Gestos mínimos para una pequeña historia rural
El estreno de El fruto es, antes que nada, una muestra del grado de esquizofrenia de la distribución y exhibición nacional. Lanzar un film pequeño en una sala fuera del circuito mayoritario el mismo jueves en que lo hacen tres de las máximas candidatas al Oscar a Mejor Película es casi una inmolación en materia de difusión, a la postre un factor fundamental para que cada película, en particular las de este tipo, encuentre su público. Pero en este caso es también una lástima, ya que el debut en el largo de Miguel Baratta y Patricio Pomares está bastante por encima de la media del centenar de producciones nacionales escupidas en fila a lo largo de los últimos meses. Pequeña historia rural, de esas que parecen discurrir antes que transcurrir, El fruto merece bastante más atención que la que tuvo y que seguramente tendrá.
La secuencia inicial muestra el accionar cotidiano de una empaquetadora de fideos. Vale la pena tomar nota de esa apertura aparentemente inconexa, ya que la regularidad e inalterabilidad (en este caso de lo físico y sonoro de las máquinas) serán claves para la lectura de lo que vendrá. El proceso se irrumpe con un primerísimo primer plano de los pliegues de un codo bajo la ducha. Se trata de un sesentón –quizás setentón– solitario (Juan Carlos Maidana) de rostro curtido por la intemperie y el paso del tiempo. Es el mismo hombre que más tarde pululará por las calles de la localidad bonaerense de Carlos Keen con un pequeño árbol-obsequio para la curandera Filomena. La cámara lo seguirá a mesurada distancia, observándolo desenvolverse con sus vecinos en medio de las circunstancias más cotidianas: un diálogo metafísico al paso, la compra de una botella de agua en un almacén, el deambular cansino por las calles terrosas.

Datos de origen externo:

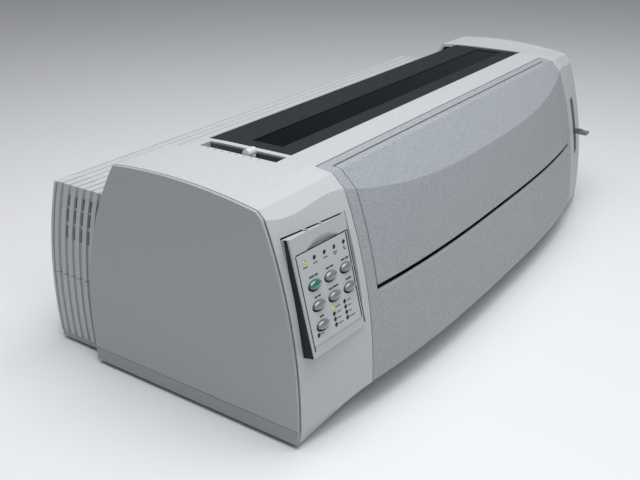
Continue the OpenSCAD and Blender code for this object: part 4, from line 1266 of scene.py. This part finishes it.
class PRINTER_OT_stage(Operator):
    """Floor, soft lights, even surroundings and the camera"""
    bl_idname = "printer.stage"
    bl_label = "Stage"

    def execute(self, context):
        s = settings("printer_stage")
        scene = context.scene
        floor = primitive("floor", bpy.ops.mesh.primitive_plane_add, size=s.floor_size)
        floor.data.materials.append(finish("floor"))
        area_light("top_light", (-0.15, -0.15, 1.4), (-0.05, 0.0, 0.15), (1.5, 0.9), s.key_power)
        area_light("front_light", (-0.55, -0.85, 1.0), (-0.2, -0.1, 0.12), (0.7, 0.5), s.fill_power)
        world = bpy.data.worlds.new("surroundings")
        world.use_nodes = True
        background = world.node_tree.nodes["Background"]
        background.inputs["Color"].default_value = (0.93, 0.96, 1.0, 1)
        background.inputs["Strength"].default_value = s.air
        scene.world = world
        camera = bpy.data.objects.new("camera", bpy.data.cameras.new("camera"))
        scene.collection.objects.link(camera)
        camera.data.sensor_width = 36
        camera.data.lens = s.lens
        camera.data.clip_start = 0.01
        camera.data.clip_end = 100
        camera.location = CAMERA_AT
        camera.rotation_euler = (math.pi / 2 - CAMERA_PITCH, 0, -CAMERA_YAW)
        scene.camera = camera
        scene.view_settings.view_transform = "Standard"
        return {"FINISHED"}


class PRINTER_PT_sidebar(Panel):
    """Lists the printer's pieces and settings"""
    bl_label = "Wide-Carriage Printer"
    bl_idname = "PRINTER_PT_sidebar"
    bl_space_type = "VIEW_3D"
    bl_region_type = "UI"
    bl_category = "Printer"

    def draw(self, context):
        layout = self.layout
        for name, label in GROUPS:
            part = layout.box()
            part.label(text=label)
            group = getattr(context.scene, name)
            for key in group.__annotations__:
                part.prop(group, key)
        for operator in PIECES:
            layout.operator(operator.bl_idname)


GROUPS = (("printer_casing", "Casing"), ("printer_cover", "Cover and Rear"), ("printer_controls", "Controls"),
          ("printer_stage", "Stage"))
PIECES = (PRINTER_OT_stage, PRINTER_OT_housing, PRINTER_OT_slot_lining, PRINTER_OT_side_panels,
          PRINTER_OT_front_frame, PRINTER_OT_front_door, PRINTER_OT_access_cover, PRINTER_OT_rear_shells,
          PRINTER_OT_base, PRINTER_OT_operator_panel, PRINTER_OT_buttons, PRINTER_OT_lamps, PRINTER_OT_levers,
          PRINTER_OT_mechanism)
CLASSES = (CasingSettings, CoverSettings, ControlSettings, StageSettings) + PIECES + (PRINTER_PT_sidebar,)


def register():
    for c in CLASSES:
        bpy.utils.register_class(c)
    scene = bpy.types.Scene
    scene.printer_casing = PointerProperty(type=CasingSettings)
    scene.printer_cover = PointerProperty(type=CoverSettings)
    scene.printer_controls = PointerProperty(type=ControlSettings)
    scene.printer_stage = PointerProperty(type=StageSettings)


def unregister():
    for name, _ in GROUPS:
        delattr(bpy.types.Scene, name)
    for c in reversed(CLASSES):
        bpy.utils.unregister_class(c)


def main():
    """Builds every piece in order."""
    register()
    deselect()
    for operator in PIECES:
        group, name = operator.bl_idname.split(".")
        getattr(getattr(bpy.ops, group), name)()


if __name__ == "__main__":
    main()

Y justamente ahí está uno de los principales méritos de Baratta y Pomares, en encontrar en el gesto mínimo, en la rutina ordinaria, la reverberación de lo extraordinario, valiéndose en casi todo momento de recursos propios del registro documental, como por ejemplo el retrato naturalista, casi etnográfico, del entorno. Así, el film se erige sobre las bases del universo retratado, apropiándose del tempo de sus no actores para masificarlo a la película entera. Pero si El fruto no es la gran película que pudo haber sido es porque por momentos el procedimiento luce despojado de una lógica. Como si los directores estuvieran demasiado pendientes de la invisibilización del artificio y en la exacerbación de lo rural antes que en la suerte de su protagonista.